そして、どんなときも選手の味方であり、指導をし続けてくれたコーチたち。誰一人、欠けてもサッカーは続けられなかったはず……。卒団生からは見えなかったところで、たくさんの人たちが動いて成り立っていたことを決して忘れずにいてほしいと思います」
子どもたち、父母、指導者が“ONE TEAM” に
お子さんが、サッカーを通して成長したと感じることを聞くと「サッカーを通して、他のことの大切さを学べたと思います」とIさん。
「笛がなるまで諦めないで走り続けることや、途中で放り出さないことはもちろん、あいさつや礼儀、食事、コミュニケーション力、感謝の心なども大切にしなければならないことを学び、成長できたと感じます」
そして、スポーツキッズのママでよかったと思うこともたくさんあったそう。「ライバルのチームに負けて、皆で泣き、母ももらい泣き。そしてそのチームに勝ったときは、子どもたち、指導者、父も母も一緒になって喜びました。まさに“ONE TEAM”だったように思います。
自分のことに精一杯だった子がいつの間にか上級生になり、下級生の面倒を見たり、優しいサポートができているのを見て、ほっこりしたこともありました。わが子だけでなく、チームの他の子たちの成長を感じることもでき、とても充実した日々でした」
子どもたちのがんばる姿を見ると、一緒に戦っている気持ちに
埼玉県在住のMさんも、息子さんが少年団を卒団し「貴重な4年間だった」と振り返ります。
「入団したころはできないことばかりで親の私も不安でした。それでも『サッカーが好き』という息子の気持ちを大切にしてあげたくて、『がんばってね』と声をかけるのをやめ、『楽しんで!』と送り出すように心掛けたんです。
その想いが息子に通じたのか、息子はどんなに辛くても苦しいときでも楽しむことを忘れずにサッカーと向き合うように。そんな姿を見て、不安だった私も一緒に楽しめるようになりました。サポートしていたつもりでしたが、逆にたくさんのことに気づかせてもらいましたね。

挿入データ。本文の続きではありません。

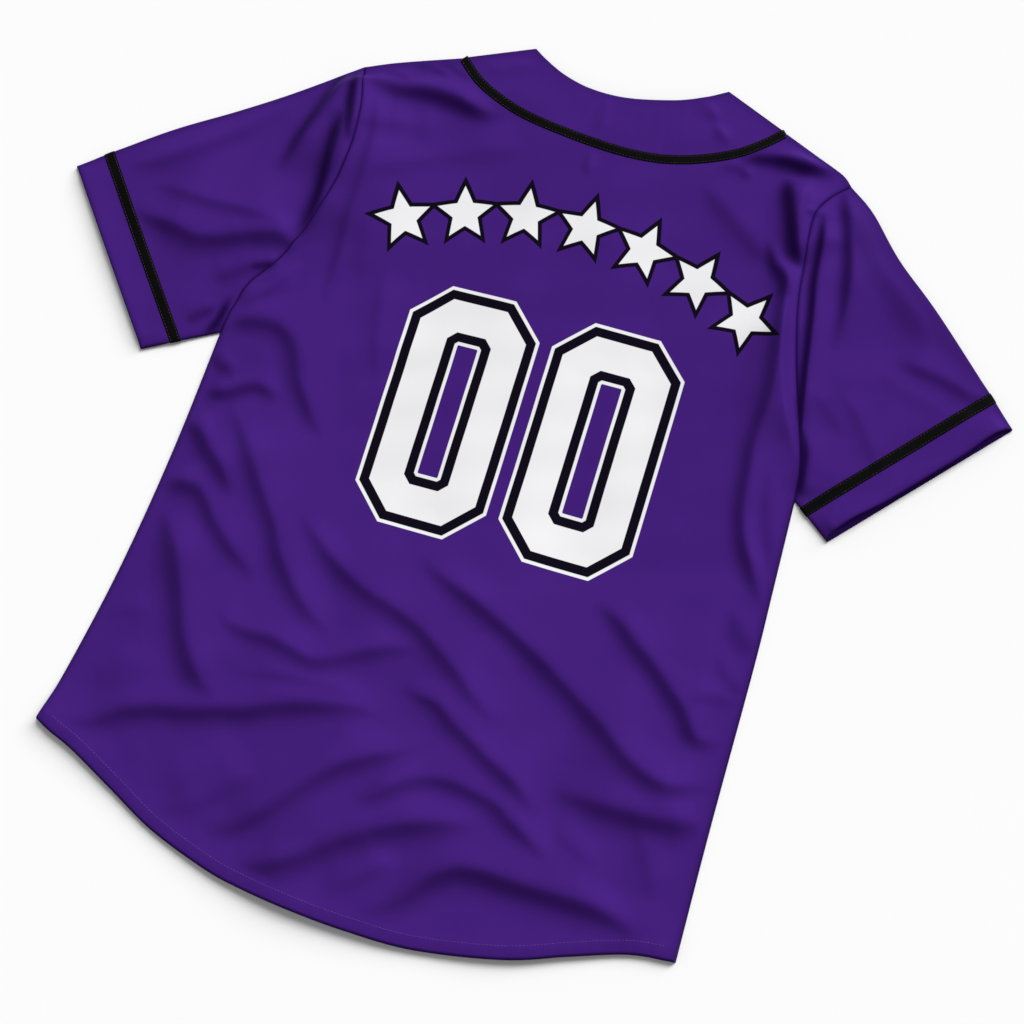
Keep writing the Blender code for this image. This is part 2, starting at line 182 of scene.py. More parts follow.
def edge(start: Array, end: Array, rows: Rows, inward: int) -> Array:
    """A smooth edge of the pattern.

    Args:
        start: Its first point.
        end: Its last point.
        rows: Pairs of a share of the chord and the distance inward from it.
        inward: 1 where the cloth lies to the left of the way from start to end, or -1.

    Returns:
        The points along it.
    """
    chord = end - start
    across = inward * np.array((-chord[1], chord[0])) / np.linalg.norm(chord)
    inner = (start + share * chord + depth * across for share, depth in rows)
    return smooth_curve([start, *inner, end])


def coons(top: Array, bottom: Array, left: Array, right: Array, across: Array, down: Array) -> Array:
    """A grid of points inside four edges.

    Args:
        top, bottom: Edges with a point for each column.
        left, right: Edges with a point for each row.
        across: Each column's share of the way from left to right.
        down: Each row's share of the way from top to bottom.

    Returns:
        The grid, rows first.
    """
    u, v = across[None, :, None], down[:, None, None]
    ruled = (1 - v) * top[None] + v * bottom[None] + (1 - u) * left[:, None] + u * right[:, None]
    corners = (1 - v) * ((1 - u) * top[0] + u * top[-1]) + v * ((1 - u) * bottom[0] + u * bottom[-1])
    return ruled - corners


def shares(length: float, cell: float, first: Sequence[float] = (),
           last: Sequence[float] = ()) -> Array:
    """Shares of a length at even cells, closer together near its ends.

    Args:
        length: The length in metres.
        cell: The even cells' size.
        first: Distances from the start at which there is a point as well.
        last: Distances from the far end at which there is one.

    Returns:
        The shares, from 0 to 1.
    """
    even = np.linspace(0.0, 1.0, round(length / cell) + 1)
    low = (max(first) + cell / 2) / length if first else -1.0
    high = 1.0 - (max(last) + cell / 2) / length if last else 2.0
    inner = even[(even > low) & (even < high)]
    starts, ends = np.array(first) / length, 1.0 - np.array(last) / length
    return np.unique(np.concatenate(([0.0, 1.0], inner, starts, ends)))


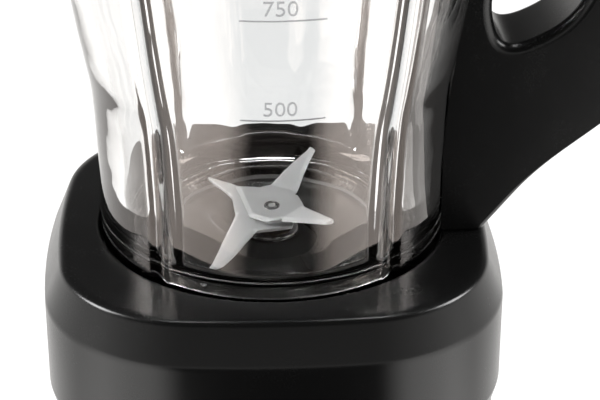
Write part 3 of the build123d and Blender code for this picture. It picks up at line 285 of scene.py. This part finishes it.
def make_jar():
    """The jar's wall as one closed skin: outside, rim, inside, floor ledge, recess and foot."""
    columns = 448
    up = np.concatenate([np.linspace(-18.6, 24, 16), np.linspace(27, 188.2, 70)])
    down = np.linspace(188.0, 13.0, 74)
    thick = np.interp(down, thick_heights, thick_walls)
    outside = np.stack([jar_radius(up), up], 1)
    inside = np.stack([jar_radius(down) - thick, down], 1)
    rim_middle = rim_radius - rim_half
    arc = np.linspace(0.12, math.pi - 0.12, 9)
    rim = np.stack([rim_middle + rim_half * np.cos(arc), 188.0 + 2.0 * np.sin(arc)], 1)
    bend = np.linspace(0, math.pi / 2, 10)
    across = inside[-1, 0] - floor_corner * (1 - np.cos(bend))
    corner = np.stack([across, floor_top + floor_corner * (1 - np.sin(bend))], 1)
    foot = [(floor_hole, floor_top), (floor_hole, ledge_low), (recess_radius, ledge_low),
            (recess_radius, foot_low), (foot_radius, foot_low), (49.0, floor_top)]
    ledge = rounded(foot, [1.6, 0.5, 0.8, 1.0, 1.3, 0], 6)[:-1]
    profile = np.concatenate([outside, rim, inside, corner, ledge])
    side = ["out"] * len(outside) + ["rim"] * len(rim) + ["in"] * (len(inside) + len(corner))
    side += ["foot"] * len(ledge)
    turn = np.linspace(0, TURN, columns, endpoint=False)
    rows = [jar_surface(turn, np.full(columns, r), np.full(columns, h), where)
            for (r, h), where in zip(profile, side)]
    radius = np.array(rows)
    height = np.repeat(profile[:, 1:2] + deck, columns, 1)
    points = np.stack([radius * np.cos(turn), radius * np.sin(turn), height], -1)
    faces = tube_faces(len(profile), columns)
    points = points.reshape(-1, 3)
    return mesh_object("jar_wall", points, faces, "jar", "jar_clear_glass", ["jar_glass"])


mark_turn = math.radians(-88.8)
mark_line = (0.6, 23.8, 0.5, 0.17)
digit_size, digit_relief, digit_place = 6.6, 0.085, (-0.2, 1.5, 0.06)
mark_heights = {"500": 58.5, "750": 90.0, "1000": 114.5, "1250": 136.6, "1500": 156.7}


def wrap_on_jar(flat, lift):
    """Bends flat points (across, up, out) round the jar's outside at the place of the marks."""
    radius = jar_radius(flat[:, 1]) + flat[:, 2] + lift
    turn = mark_turn + flat[:, 0] / jar_radius(flat[:, 1])
    return np.stack([radius * np.cos(turn), radius * np.sin(turn), flat[:, 1] + deck], 1)


def bar(across, up, width, height, depth, cells=24):
    """A thin bar on the flat: two long grids, front and back, joined round their edges."""
    x = across + width * np.linspace(-0.5, 0.5, cells)
    loop = np.array([(-0.5, 0.0), (-0.32, 1.0), (0.32, 1.0), (0.5, 0.0)])
    rise = up + height * loop[:, 0]
    rings = np.stack([np.stack([np.full(4, xi), rise, depth * loop[:, 1]], 1) for xi in x])
    faces = tube_faces(cells, 4, wrap_rows=False).tolist()
    last = 4 * (cells - 1)
    faces += [[3, 2, 1, 0], [last, last + 1, last + 2, last + 3]]
    return rings.reshape(-1, 3), faces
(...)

試合に向けての体調管理や食事のサポート、お当番や合宿のお手伝いなど大変なことも多かったのですが、子どもたちのがんばる姿を見るたびに一緒に戦っている気持ちになれました。
息子を通して勝つことの嬉しさや負けることの悔しさなどが経験できたのも貴重でしたね。この4年間でたくさんの子どもたちや保護者の方に出会うことができて、本当に充実した時間を送ることができました」
スポーツキッズのママは大変そう……と思いがちです。でも、わが子のスポーツを通して得る感動や喜びは、他では体験できないこと。そしてわが子はもちろん、チームメイトの成長を感じながら見守ることができるのが、何よりの魅力なのかもしれませんね。